### What you have to do
Pick out all lines with the word "collection" from the records that follow.

### Data rows
----

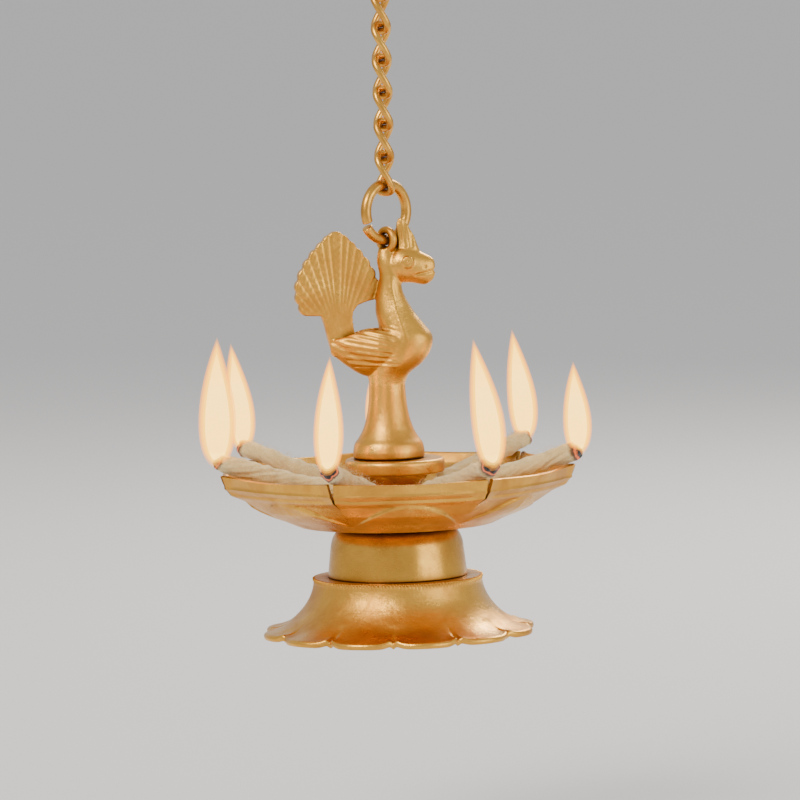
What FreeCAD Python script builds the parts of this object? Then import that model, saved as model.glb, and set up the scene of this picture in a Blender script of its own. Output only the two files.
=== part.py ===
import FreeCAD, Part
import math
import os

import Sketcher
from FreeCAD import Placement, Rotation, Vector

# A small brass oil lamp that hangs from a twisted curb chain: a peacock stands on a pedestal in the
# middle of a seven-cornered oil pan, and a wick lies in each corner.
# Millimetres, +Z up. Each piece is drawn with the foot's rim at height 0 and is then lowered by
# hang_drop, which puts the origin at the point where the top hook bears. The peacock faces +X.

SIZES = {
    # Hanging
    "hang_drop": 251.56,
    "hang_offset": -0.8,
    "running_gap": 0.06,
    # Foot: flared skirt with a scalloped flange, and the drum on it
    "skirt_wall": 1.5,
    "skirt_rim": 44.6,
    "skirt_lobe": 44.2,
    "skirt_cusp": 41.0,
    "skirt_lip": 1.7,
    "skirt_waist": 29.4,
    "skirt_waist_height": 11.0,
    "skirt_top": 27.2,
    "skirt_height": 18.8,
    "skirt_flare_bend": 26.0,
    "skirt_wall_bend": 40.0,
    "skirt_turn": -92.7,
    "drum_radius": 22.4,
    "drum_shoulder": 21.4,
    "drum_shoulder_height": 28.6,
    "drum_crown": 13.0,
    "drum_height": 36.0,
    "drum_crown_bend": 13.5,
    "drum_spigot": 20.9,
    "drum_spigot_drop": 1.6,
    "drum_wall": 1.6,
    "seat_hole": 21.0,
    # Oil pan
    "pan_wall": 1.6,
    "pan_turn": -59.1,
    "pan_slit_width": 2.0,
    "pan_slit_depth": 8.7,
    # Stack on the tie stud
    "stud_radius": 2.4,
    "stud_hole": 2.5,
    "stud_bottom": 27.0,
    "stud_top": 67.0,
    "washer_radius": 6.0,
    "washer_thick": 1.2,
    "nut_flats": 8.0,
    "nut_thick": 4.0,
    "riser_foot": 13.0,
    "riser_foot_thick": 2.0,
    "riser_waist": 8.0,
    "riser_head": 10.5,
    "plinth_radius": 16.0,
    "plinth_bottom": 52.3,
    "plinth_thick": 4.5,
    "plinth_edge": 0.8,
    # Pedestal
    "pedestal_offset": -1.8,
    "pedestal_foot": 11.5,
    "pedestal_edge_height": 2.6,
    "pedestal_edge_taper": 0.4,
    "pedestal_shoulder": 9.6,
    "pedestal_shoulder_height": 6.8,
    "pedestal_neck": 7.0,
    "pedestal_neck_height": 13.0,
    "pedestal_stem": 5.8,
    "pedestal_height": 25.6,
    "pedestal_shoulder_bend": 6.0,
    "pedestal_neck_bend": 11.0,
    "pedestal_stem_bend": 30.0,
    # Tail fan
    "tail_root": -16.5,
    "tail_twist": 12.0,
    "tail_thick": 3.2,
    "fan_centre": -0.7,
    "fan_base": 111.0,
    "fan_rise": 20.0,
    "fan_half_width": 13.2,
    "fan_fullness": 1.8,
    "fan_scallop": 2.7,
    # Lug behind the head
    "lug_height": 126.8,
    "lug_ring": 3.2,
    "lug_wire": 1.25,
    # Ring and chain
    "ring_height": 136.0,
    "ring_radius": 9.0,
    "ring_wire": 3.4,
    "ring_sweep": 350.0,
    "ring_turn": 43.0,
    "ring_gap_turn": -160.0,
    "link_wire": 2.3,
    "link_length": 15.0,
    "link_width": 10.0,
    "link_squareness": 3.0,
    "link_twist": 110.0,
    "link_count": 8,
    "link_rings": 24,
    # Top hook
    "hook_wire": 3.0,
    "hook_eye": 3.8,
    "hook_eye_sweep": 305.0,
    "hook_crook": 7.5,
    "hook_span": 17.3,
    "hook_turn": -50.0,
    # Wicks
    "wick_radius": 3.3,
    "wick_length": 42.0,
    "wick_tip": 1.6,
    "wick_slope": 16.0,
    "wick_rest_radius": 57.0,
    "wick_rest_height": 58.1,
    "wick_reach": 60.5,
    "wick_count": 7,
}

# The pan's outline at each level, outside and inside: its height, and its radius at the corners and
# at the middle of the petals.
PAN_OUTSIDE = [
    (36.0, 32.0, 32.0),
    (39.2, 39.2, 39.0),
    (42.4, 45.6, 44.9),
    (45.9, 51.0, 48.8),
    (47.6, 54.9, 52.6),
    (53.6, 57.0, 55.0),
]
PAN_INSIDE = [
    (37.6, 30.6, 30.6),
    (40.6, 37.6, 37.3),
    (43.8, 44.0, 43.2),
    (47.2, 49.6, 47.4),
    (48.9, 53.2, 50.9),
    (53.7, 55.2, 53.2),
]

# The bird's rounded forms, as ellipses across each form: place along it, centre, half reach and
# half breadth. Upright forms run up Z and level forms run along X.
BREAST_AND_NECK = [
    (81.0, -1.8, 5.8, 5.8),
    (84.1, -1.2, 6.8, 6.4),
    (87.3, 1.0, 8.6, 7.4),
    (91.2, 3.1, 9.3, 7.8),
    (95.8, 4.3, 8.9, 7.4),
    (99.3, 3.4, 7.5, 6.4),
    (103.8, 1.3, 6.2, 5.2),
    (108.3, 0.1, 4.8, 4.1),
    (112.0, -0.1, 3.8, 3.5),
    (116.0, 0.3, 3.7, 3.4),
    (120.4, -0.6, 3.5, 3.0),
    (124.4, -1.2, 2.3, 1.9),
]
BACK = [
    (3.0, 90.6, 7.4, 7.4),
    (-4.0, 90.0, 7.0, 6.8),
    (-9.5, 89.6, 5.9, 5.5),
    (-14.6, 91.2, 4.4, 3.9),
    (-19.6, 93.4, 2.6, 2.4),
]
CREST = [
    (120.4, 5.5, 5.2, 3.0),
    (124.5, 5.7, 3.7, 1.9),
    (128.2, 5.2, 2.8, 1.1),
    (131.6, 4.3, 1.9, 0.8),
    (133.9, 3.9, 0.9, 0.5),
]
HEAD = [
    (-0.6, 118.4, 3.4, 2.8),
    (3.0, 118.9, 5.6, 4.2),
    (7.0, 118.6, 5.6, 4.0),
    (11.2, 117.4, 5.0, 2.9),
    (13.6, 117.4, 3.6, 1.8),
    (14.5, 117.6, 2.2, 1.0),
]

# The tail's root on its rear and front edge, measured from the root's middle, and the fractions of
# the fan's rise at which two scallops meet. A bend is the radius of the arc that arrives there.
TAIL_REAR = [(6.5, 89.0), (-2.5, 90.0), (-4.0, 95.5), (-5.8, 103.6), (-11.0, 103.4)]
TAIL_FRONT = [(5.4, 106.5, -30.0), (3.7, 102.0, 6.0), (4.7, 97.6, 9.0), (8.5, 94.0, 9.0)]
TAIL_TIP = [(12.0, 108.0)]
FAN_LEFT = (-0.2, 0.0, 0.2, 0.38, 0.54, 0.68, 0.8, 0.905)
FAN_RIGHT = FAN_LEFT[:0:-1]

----

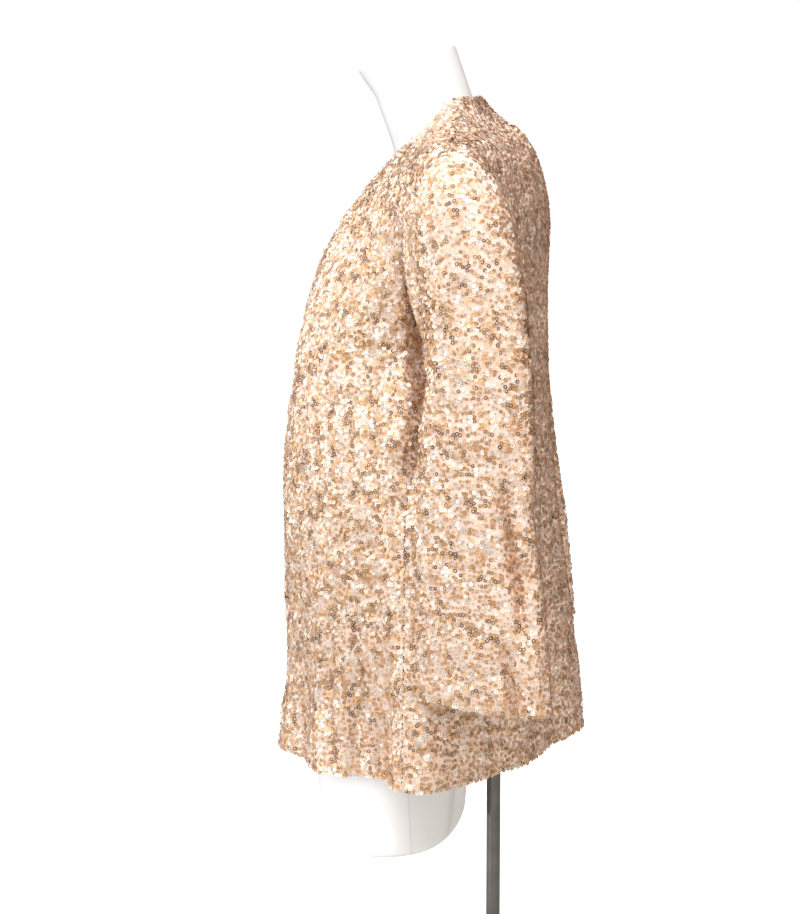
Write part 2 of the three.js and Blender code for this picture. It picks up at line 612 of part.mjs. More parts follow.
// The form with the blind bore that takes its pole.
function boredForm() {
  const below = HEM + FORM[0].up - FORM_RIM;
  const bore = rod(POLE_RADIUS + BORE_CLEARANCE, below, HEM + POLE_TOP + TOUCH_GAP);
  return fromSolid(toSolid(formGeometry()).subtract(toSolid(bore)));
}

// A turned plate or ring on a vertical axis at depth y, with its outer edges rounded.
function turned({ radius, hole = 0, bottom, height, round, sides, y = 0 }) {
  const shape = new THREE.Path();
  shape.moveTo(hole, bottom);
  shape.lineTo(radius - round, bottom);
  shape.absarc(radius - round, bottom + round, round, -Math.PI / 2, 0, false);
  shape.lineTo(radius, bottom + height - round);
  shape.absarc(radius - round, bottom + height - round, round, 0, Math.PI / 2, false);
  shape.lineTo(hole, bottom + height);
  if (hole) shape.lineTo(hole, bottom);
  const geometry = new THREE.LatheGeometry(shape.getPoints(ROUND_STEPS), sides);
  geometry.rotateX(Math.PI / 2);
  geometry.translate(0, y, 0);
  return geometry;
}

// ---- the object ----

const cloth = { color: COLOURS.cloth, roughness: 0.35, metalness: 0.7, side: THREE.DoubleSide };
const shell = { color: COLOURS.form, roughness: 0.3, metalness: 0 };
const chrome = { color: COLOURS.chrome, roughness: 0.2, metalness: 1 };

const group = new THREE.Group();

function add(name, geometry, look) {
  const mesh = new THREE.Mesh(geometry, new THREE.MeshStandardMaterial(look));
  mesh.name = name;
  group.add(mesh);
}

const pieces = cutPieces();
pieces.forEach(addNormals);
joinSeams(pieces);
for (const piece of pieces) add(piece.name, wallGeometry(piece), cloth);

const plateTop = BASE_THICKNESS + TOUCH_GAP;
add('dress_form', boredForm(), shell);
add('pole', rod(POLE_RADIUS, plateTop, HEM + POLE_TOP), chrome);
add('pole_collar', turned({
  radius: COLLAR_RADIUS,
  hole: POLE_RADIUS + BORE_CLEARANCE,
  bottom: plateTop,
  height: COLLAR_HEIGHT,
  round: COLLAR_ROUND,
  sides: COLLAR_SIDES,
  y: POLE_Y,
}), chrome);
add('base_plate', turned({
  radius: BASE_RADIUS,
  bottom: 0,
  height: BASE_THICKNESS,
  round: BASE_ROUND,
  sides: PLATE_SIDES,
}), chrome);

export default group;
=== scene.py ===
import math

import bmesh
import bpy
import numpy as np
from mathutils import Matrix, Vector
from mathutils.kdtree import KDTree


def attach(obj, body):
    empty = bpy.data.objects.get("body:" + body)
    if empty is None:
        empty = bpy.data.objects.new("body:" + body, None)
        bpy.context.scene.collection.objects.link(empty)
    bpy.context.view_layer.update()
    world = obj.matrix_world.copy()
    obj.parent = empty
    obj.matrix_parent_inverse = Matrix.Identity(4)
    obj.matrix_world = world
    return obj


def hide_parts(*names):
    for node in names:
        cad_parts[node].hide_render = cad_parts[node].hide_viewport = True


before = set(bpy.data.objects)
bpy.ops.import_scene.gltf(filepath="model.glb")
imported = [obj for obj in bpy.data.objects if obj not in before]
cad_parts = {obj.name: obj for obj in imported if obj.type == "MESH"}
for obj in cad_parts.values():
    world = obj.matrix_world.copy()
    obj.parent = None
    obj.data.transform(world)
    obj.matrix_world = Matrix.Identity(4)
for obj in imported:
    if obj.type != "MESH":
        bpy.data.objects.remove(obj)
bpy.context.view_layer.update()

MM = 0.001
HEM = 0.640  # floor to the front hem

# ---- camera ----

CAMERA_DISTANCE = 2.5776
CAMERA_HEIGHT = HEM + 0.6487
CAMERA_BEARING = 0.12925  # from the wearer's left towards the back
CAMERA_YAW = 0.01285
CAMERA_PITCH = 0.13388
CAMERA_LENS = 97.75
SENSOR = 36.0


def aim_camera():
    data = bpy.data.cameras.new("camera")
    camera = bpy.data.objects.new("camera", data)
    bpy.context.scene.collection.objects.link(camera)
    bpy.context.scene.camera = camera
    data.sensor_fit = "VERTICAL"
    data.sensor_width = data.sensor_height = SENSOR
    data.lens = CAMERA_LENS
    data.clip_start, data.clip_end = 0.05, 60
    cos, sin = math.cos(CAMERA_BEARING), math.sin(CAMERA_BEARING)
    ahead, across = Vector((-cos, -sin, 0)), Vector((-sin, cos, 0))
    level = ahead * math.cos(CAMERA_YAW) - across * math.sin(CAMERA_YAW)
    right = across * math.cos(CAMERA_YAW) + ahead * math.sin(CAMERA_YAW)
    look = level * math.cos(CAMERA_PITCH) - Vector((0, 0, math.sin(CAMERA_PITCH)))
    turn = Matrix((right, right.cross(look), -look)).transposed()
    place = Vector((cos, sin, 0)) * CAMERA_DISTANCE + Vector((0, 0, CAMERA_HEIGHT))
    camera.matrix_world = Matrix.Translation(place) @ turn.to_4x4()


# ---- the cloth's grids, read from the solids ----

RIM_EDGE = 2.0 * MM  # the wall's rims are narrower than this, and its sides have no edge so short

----

### Response
        bpy.context.scene.collection.objects.link(empty)
    bpy.context.scene.collection.objects.link(camera)